> **Scripts that build objects**:
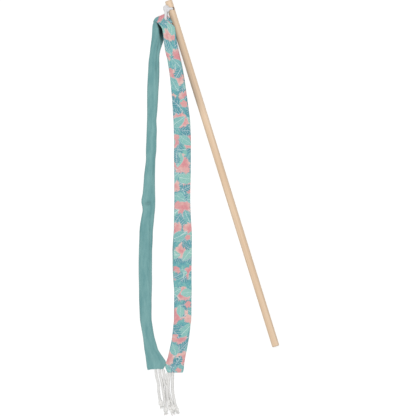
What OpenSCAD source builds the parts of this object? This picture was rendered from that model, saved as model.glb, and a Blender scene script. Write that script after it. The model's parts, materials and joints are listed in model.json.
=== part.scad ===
// Cat teaser wand: a wooden stick with a folded fabric ribbon hung from its tip on a short cord.
//
// It is modelled as it lies on a flat surface. The stick's axis is the Y axis, with the butt end's
// face at the origin and the tip toward +Y. +Z points up, away from the surface. The ribbon lies on
// the -X side. Its two legs are drawn in the ribbon's own plane frame: across the legs (u, to the
// right), along them (v, away from the fold) and up from the surface (h).

/* [Stick] */
// Length of the stick
stick_len = 400; // [300:5:600]
// Diameter of the stick
stick_d = 8; // [6:0.5:12]
// Rounding of the stick's two ends
stick_edge = 1; // [0.3:0.1:1.8]
// Distance from the tip to the middle of the hole
hole_from_tip = 10; // [8:0.5:25]
// Diameter of the hole for the hanger cord
hole_d = 3.2; // [2.8:0.1:4]
// Angle of the hole from straight up
hole_tilt = 45; // [40:1:50]

/* [Hanger cord] */
// Diameter of the hanger cord, pulled tight
hang_d = 2.5; // [1.5:0.1:2.7]
// Size of the hanger cord's knot
hanger_knot_size = 5.6; // [4.6:0.1:6.4]
// How far the knot leans from the stick's top to its side, in degrees
knot_lean = 41.5; // [35:0.5:50]
// Distance along the stick from the knot to the strand through the ribbon
hanger_reach = 11.9; // [11.5:0.1:14]

/* [Ribbon] */
// Width of the ribbon, laid flat
ribbon_w = 22; // [16:0.5:26]
// Thickness of the ribbon, both strips together
ribbon_t = 2.8; // [1.6:0.1:3.2]
// Length of the right leg, from the hanger cord to its end
right_len = 390; // [300:5:560]
// Length of the left leg, from the hanger cord to its end
left_len = 386.5; // [300:5:560]
// Distance from the hanger cord to the crest of the fold
fold_rise = 7; // [5:0.1:7]
// Room between the two legs at the fold
fold_room = 0.9; // [0.9:0.1:2.5]
// Distance from the stick's side to the strand through the ribbon
ribbon_offset = 4.6; // [4.6:0.1:9]
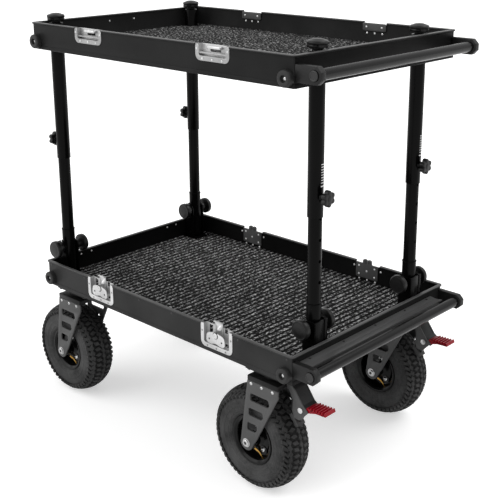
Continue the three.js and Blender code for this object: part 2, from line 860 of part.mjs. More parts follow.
// The pedal turns on its bolt and swings a round pad towards the tyre
function brakePedal() {
  const half = brakeHalfWidth - brakeCheek - turnGap;
  const root = pedalThickness / 2;
  const plate = alongY(polygon([
    [0, -root],
    [pedalLength, root - pedalTip],
    [pedalLength, root],
    [0, root],
  ]), -half, half);
  const grip = pedalLength - brakeCheekFrontReach + brakePivotReach;
  const ribs = [];
  for (let i = 0; i < pedalRibs; i += 1) {
    const x = pedalLength - (grip * (i + 0.5)) / pedalRibs;
    ribs.push(alongY(polygon([
      [x - pedalRibHeight, root - pedalTip / 2],
      [x + pedalRibHeight, root - pedalTip / 2],
      [x + pedalRibHeight, root + pedalRibHeight / 2],
      [x - pedalRibHeight / 2, root + pedalRibHeight],
    ]), -half, half));
  }
  const hub = rod(pedalHubRadius, -half, half, boltSteps, 'y');
  const padFace = wheelRadius + padGap;
  const lean = THREE.MathUtils.degToRad(padAngle);
  const padX = padFace * Math.cos(lean) - casterTrail - brakePivotReach;
  const padZ = padFace * Math.sin(lean) + wheelRadius - brakePivotZ;
  const pad = rod(padRadius, 0, padLength, boltSteps, 'z').rotate([0, 90 - padAngle, 0]);
  const armEnd = padFace + padLength / 2;
  const armX = armEnd * Math.cos(lean) - casterTrail - brakePivotReach;
  const armZ = armEnd * Math.sin(lean) + wheelRadius - brakePivotZ;
  const arm = alongY(polygon([
    [-padArm, 0],
    [armX - padArm / 2, armZ],
    [armX + padArm / 2, armZ - padArm / 2],
    [padArm, 0],
  ]), -padArm / 2, padArm / 2);
  const boreRadius = boreFor(brakeBoltRadius, fitGap, boltSteps);
  const bore = rod(boreRadius, -half - cutOverrun, half + cutOverrun, boltSteps, 'y');
  return join(plate, ...ribs, hub, arm, pad.translate([padX, 0, padZ])).subtract(bore);
}

// Wheels, drawn around Y

function tyre() {
  const half = tyreWidth / 2;
  const bead = tyreBeadWidth / 2 - fitGap;
  const seat = boreFor(barrelRadius, fitGap, tyreSteps);
  const crownRadius = boreFor(wheelRadius, 0, tyreSteps);
  const shoulderRadius = crownRadius - tyreShoulder;
  const profile = [
    [seat, -bead],
    [rimFlangeRadius + fitGap, -bead],
    [shoulderRadius, -half],
  ];
  for (let i = 1; i < crownSteps; i += 1) {
    const angle = (Math.PI * i) / crownSteps - Math.PI / 2;
    profile.push([shoulderRadius + tyreShoulder * Math.cos(angle), half * Math.sin(angle)]);
  }
  profile.push([shoulderRadius, half], [rimFlangeRadius + fitGap, bead], [seat, bead], [seat, -bead]);
  return turned(profile, tyreSteps, 'y').rotate([0, 180 / tyreSteps, 0]);
}

function wheelRim() {
  const inner = barrelRadius - barrelWall;
  const edge = barrelHalfWidth + rimFlangeThickness;
  const bore = boreFor(axleRadius, turnGap, rimSteps);
  const side = [
    [bore, hubHalfWidth],
    [hubRadius, hubHalfWidth],
    [hubRadius, webHalfThickness],
    [inner, webHalfThickness],
    [inner, edge],
    [rimFlangeRadius, edge],
    [rimFlangeRadius, barrelHalfWidth],
    [barrelRadius, barrelHalfWidth],
  ];
  const other = side.map(([radius, height]) => [radius, -height]).reverse();
  return turned([...side, ...other, side[0]], rimSteps, 'y');
}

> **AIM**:
Please copy only these lines, exactly: the first line of the records through the line containing "hole_tilt = 45; // [40:1:50]", ends included.

> **EXERCISE RESULT**:
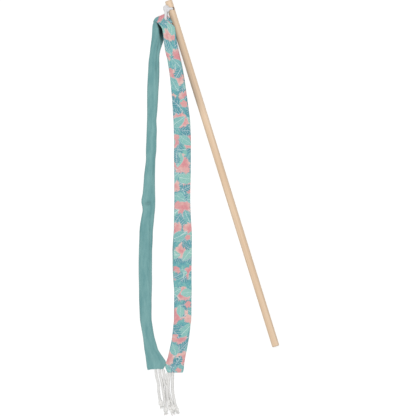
What OpenSCAD source builds the parts of this object? This picture was rendered from that model, saved as model.glb, and a Blender scene script. Write that script after it. The model's parts, materials and joints are listed in model.json.
=== part.scad ===
// Cat teaser wand: a wooden stick with a folded fabric ribbon hung from its tip on a short cord.
//
// It is modelled as it lies on a flat surface. The stick's axis is the Y axis, with the butt end's
// face at the origin and the tip toward +Y. +Z points up, away from the surface. The ribbon lies on
// the -X side. Its two legs are drawn in the ribbon's own plane frame: across the legs (u, to the
// right), along them (v, away from the fold) and up from the surface (h).

/* [Stick] */
// Length of the stick
stick_len = 400; // [300:5:600]
// Diameter of the stick
stick_d = 8; // [6:0.5:12]
// Rounding of the stick's two ends
stick_edge = 1; // [0.3:0.1:1.8]
// Distance from the tip to the middle of the hole
hole_from_tip = 10; // [8:0.5:25]
// Diameter of the hole for the hanger cord
hole_d = 3.2; // [2.8:0.1:4]
// Angle of the hole from straight up
hole_tilt = 45; // [40:1:50]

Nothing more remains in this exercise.